STORED DATA:
····················
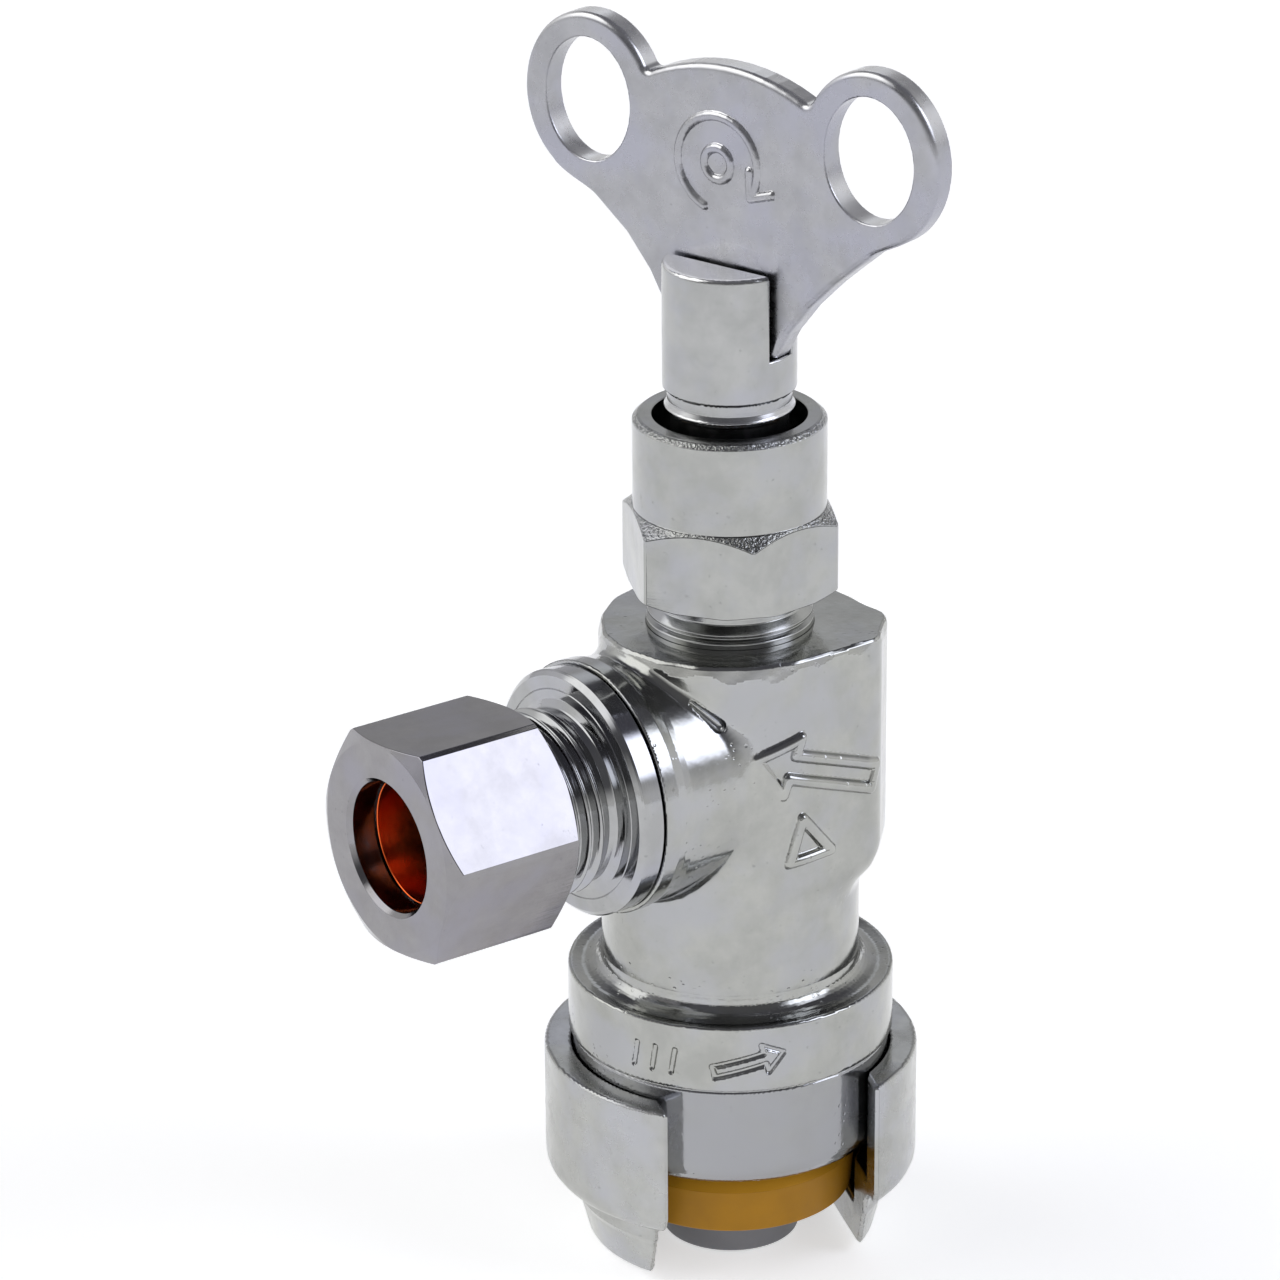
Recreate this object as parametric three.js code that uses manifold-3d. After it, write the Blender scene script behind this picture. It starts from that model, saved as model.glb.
····················
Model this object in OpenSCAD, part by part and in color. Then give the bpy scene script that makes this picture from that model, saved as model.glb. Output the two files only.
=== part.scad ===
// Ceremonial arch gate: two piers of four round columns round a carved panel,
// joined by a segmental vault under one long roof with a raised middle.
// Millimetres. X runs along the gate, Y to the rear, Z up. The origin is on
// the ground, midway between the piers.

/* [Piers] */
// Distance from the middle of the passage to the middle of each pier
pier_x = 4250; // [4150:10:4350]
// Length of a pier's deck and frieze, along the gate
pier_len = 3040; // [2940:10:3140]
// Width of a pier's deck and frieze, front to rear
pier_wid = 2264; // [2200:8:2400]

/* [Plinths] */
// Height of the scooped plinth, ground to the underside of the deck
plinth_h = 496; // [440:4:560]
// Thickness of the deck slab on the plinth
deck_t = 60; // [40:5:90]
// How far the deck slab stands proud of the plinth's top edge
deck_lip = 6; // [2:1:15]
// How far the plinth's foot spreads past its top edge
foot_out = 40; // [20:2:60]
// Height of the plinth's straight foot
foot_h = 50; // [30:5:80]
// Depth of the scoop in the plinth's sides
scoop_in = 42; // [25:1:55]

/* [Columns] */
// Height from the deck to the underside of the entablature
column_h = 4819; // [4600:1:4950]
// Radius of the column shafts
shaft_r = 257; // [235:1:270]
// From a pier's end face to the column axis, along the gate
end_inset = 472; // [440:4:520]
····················
TASK BRIEF: Transcribe, exactly and without additions, the lines of the records above, beginning with the line that contains "Model this object" and ending with the line that contains "end_inset = 472; // [440:4:520]", both included.

PROBLEM SOLUTION:
Model this object in OpenSCAD, part by part and in color. Then give the bpy scene script that makes this picture from that model, saved as model.glb. Output the two files only.
=== part.scad ===
// Ceremonial arch gate: two piers of four round columns round a carved panel,
// joined by a segmental vault under one long roof with a raised middle.
// Millimetres. X runs along the gate, Y to the rear, Z up. The origin is on
// the ground, midway between the piers.

/* [Piers] */
// Distance from the middle of the passage to the middle of each pier
pier_x = 4250; // [4150:10:4350]
// Length of a pier's deck and frieze, along the gate
pier_len = 3040; // [2940:10:3140]
// Width of a pier's deck and frieze, front to rear
pier_wid = 2264; // [2200:8:2400]

/* [Plinths] */
// Height of the scooped plinth, ground to the underside of the deck
plinth_h = 496; // [440:4:560]
// Thickness of the deck slab on the plinth
deck_t = 60; // [40:5:90]
// How far the deck slab stands proud of the plinth's top edge
deck_lip = 6; // [2:1:15]
// How far the plinth's foot spreads past its top edge
foot_out = 40; // [20:2:60]
// Height of the plinth's straight foot
foot_h = 50; // [30:5:80]
// Depth of the scoop in the plinth's sides
scoop_in = 42; // [25:1:55]

/* [Columns] */
// Height from the deck to the underside of the entablature
column_h = 4819; // [4600:1:4950]
// Radius of the column shafts
shaft_r = 257; // [235:1:270]
// From a pier's end face to the column axis, along the gate
end_inset = 472; // [440:4:520]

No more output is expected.